Exercise aim → Read the data and repeat all of it exactly.

Information shown →
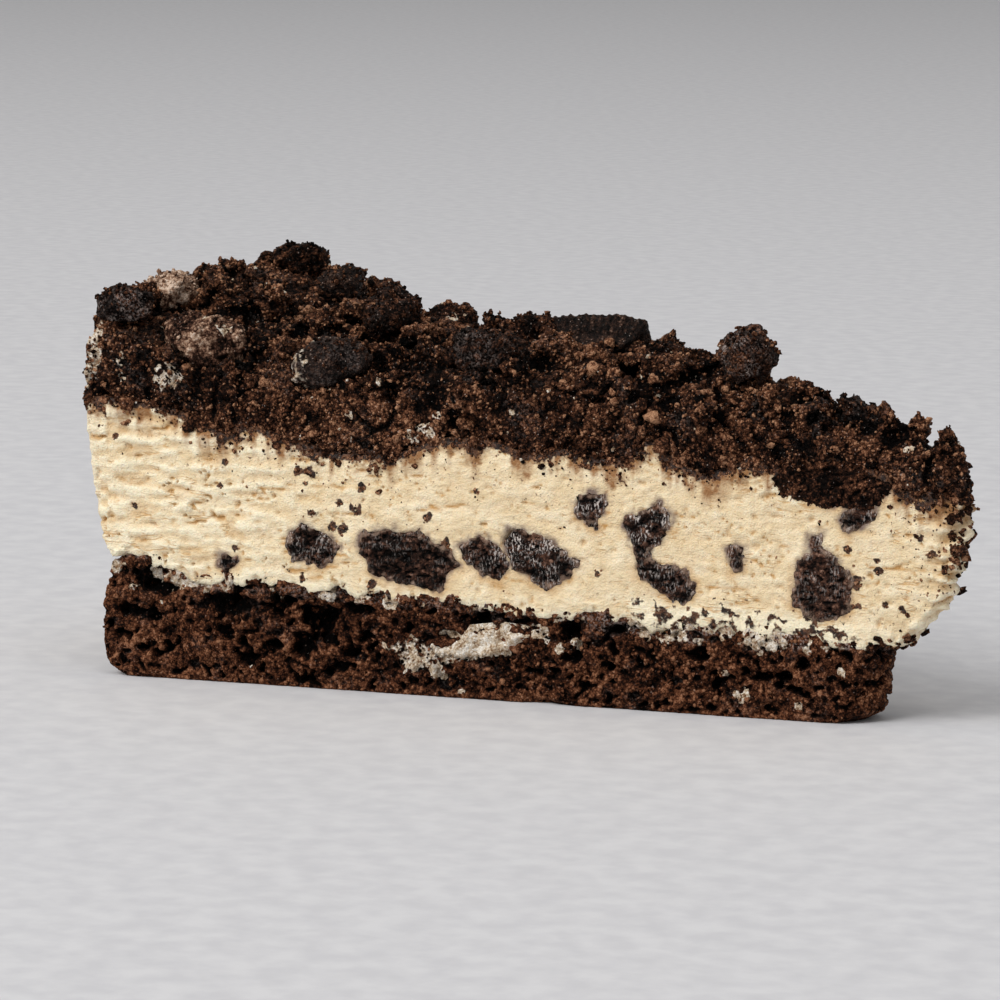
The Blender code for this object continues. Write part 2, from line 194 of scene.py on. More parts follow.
def thin_out(obj, hidden):
    """Leaves few faces where nothing shows."""
    group = obj.vertex_groups.new(name="hidden")
    group.add(np.flatnonzero(hidden).tolist(), 1.0, "REPLACE")
    decimate = obj.modifiers.new("thin", "DECIMATE")
    decimate.ratio = 1 - (1 - HIDDEN_SHARE) * float(np.mean(hidden))
    decimate.vertex_group = group.name
    apply_modifiers(obj)
    obj.vertex_groups.clear()


def hollows(mesh, points, rounds):
    """How far each point lies below the smoothed surface round it."""
    ends = np.empty(2 * len(mesh.edges), np.int32)
    mesh.edges.foreach_get("vertices", ends)
    first, second = ends.reshape(-1, 2).T
    count = np.maximum(np.bincount(ends, minlength=len(points)), 1)
    smooth = points.copy()
    for _ in range(rounds):
        columns = [np.bincount(first, smooth[second, axis], len(points))
                   + np.bincount(second, smooth[first, axis], len(points)) for axis in range(3)]
        smooth = np.stack(columns, 1) / count[:, None]
    return ((smooth - points) * normals_of(mesh)).sum(1)


def shading(pit, dark, bright):
    """Painted shade in the hollows, and painted light on the ridges, where it is below zero."""
    return dark * np.maximum(pit, 0) + bright * np.minimum(pit, 0)


# Noise

def bumps(points, size, seed):
    """Smooth noise, mostly from -0.5 to 0.5, with lumps of a size that may differ by axis."""
    rows = (points / np.asarray(size, float) + 7.31 * seed).tolist()
    return np.array([noise.noise(row) for row in rows])


def pebbles(points, size, seed):
    """Packed broken pebbles: height, from 1 at a middle to about 0 between them, and a number for each."""
    rows = [Vector(row) for row in (points / size + 7.31 * seed).tolist()]
    found = [noise.voronoi(row + 0.4 * noise.noise_vector(1.6 * row)) for row in rows]
    reach = np.array([distances[0] for distances, _ in found])
    middles = np.array([centres[0] for _, centres in found])
    lot = np.mod(np.abs(np.sin(middles @ np.array((12.99, 78.23, 37.72)))) * 437.58, 1.0)
    return 1 - (reach / 0.8) ** 2, lot


def step(values, low, high):
    """A smooth rise from 0 at low to 1 at high."""
    share = np.clip((values - low) / (high - low), 0, 1)
    return share * share * (3 - 2 * share)


# Places on the slice

def distance_of(points):
    """Distance from the cake's centre, seen from above."""
    return np.hypot(CAKE_CENTRE_X - points[:, 0], points[:, 1])


def across_of(points):
    """From -1 at the front cut to 1 at the back cut."""
    return np.arctan2(points[:, 1], CAKE_CENTRE_X - points[:, 0]) / HALF_ANGLE


def on_front(distance, height):
    """The place on the front cut at a distance from the cake's centre."""
    return np.array((CAKE_CENTRE_X - distance * math.cos(HALF_ANGLE),
                     -distance * math.sin(HALF_ANGLE), height))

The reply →
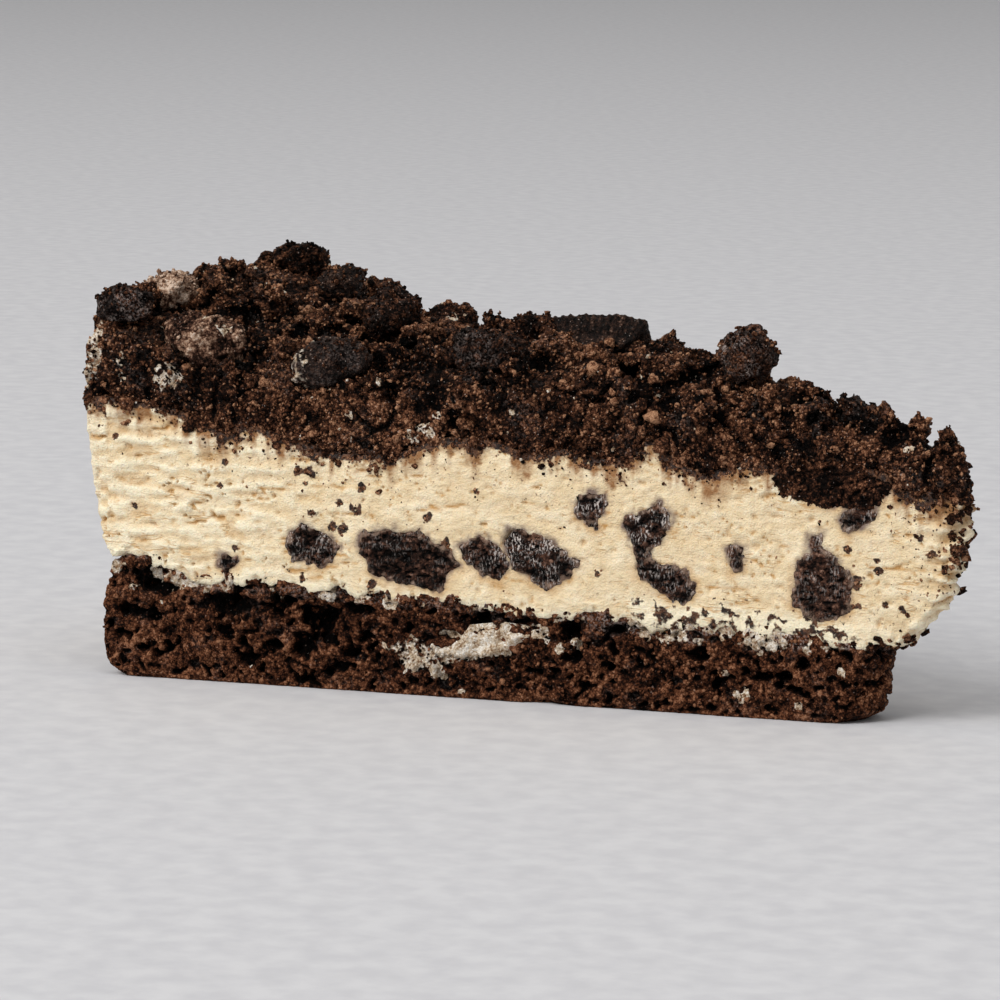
The Blender code for this object continues. Write part 2, from line 194 of scene.py on. More parts follow.
def thin_out(obj, hidden):
    """Leaves few faces where nothing shows."""
    group = obj.vertex_groups.new(name="hidden")
    group.add(np.flatnonzero(hidden).tolist(), 1.0, "REPLACE")
    decimate = obj.modifiers.new("thin", "DECIMATE")
    decimate.ratio = 1 - (1 - HIDDEN_SHARE) * float(np.mean(hidden))
    decimate.vertex_group = group.name
    apply_modifiers(obj)
    obj.vertex_groups.clear()


def hollows(mesh, points, rounds):
    """How far each point lies below the smoothed surface round it."""
    ends = np.empty(2 * len(mesh.edges), np.int32)
    mesh.edges.foreach_get("vertices", ends)
    first, second = ends.reshape(-1, 2).T
    count = np.maximum(np.bincount(ends, minlength=len(points)), 1)
    smooth = points.copy()
    for _ in range(rounds):
        columns = [np.bincount(first, smooth[second, axis], len(points))
                   + np.bincount(second, smooth[first, axis], len(points)) for axis in range(3)]
        smooth = np.stack(columns, 1) / count[:, None]
    return ((smooth - points) * normals_of(mesh)).sum(1)


def shading(pit, dark, bright):
    """Painted shade in the hollows, and painted light on the ridges, where it is below zero."""
    return dark * np.maximum(pit, 0) + bright * np.minimum(pit, 0)


# Noise

def bumps(points, size, seed):
    """Smooth noise, mostly from -0.5 to 0.5, with lumps of a size that may differ by axis."""
    rows = (points / np.asarray(size, float) + 7.31 * seed).tolist()
    return np.array([noise.noise(row) for row in rows])


def pebbles(points, size, seed):
    """Packed broken pebbles: height, from 1 at a middle to about 0 between them, and a number for each."""
    rows = [Vector(row) for row in (points / size + 7.31 * seed).tolist()]
    found = [noise.voronoi(row + 0.4 * noise.noise_vector(1.6 * row)) for row in rows]
    reach = np.array([distances[0] for distances, _ in found])
    middles = np.array([centres[0] for _, centres in found])
    lot = np.mod(np.abs(np.sin(middles @ np.array((12.99, 78.23, 37.72)))) * 437.58, 1.0)
    return 1 - (reach / 0.8) ** 2, lot


def step(values, low, high):
    """A smooth rise from 0 at low to 1 at high."""
    share = np.clip((values - low) / (high - low), 0, 1)
    return share * share * (3 - 2 * share)


# Places on the slice

def distance_of(points):
    """Distance from the cake's centre, seen from above."""
    return np.hypot(CAKE_CENTRE_X - points[:, 0], points[:, 1])


def across_of(points):
    """From -1 at the front cut to 1 at the back cut."""
    return np.arctan2(points[:, 1], CAKE_CENTRE_X - points[:, 0]) / HALF_ANGLE


def on_front(distance, height):
    """The place on the front cut at a distance from the cake's centre."""
    return np.array((CAKE_CENTRE_X - distance * math.cos(HALF_ANGLE),
                     -distance * math.sin(HALF_ANGLE), height))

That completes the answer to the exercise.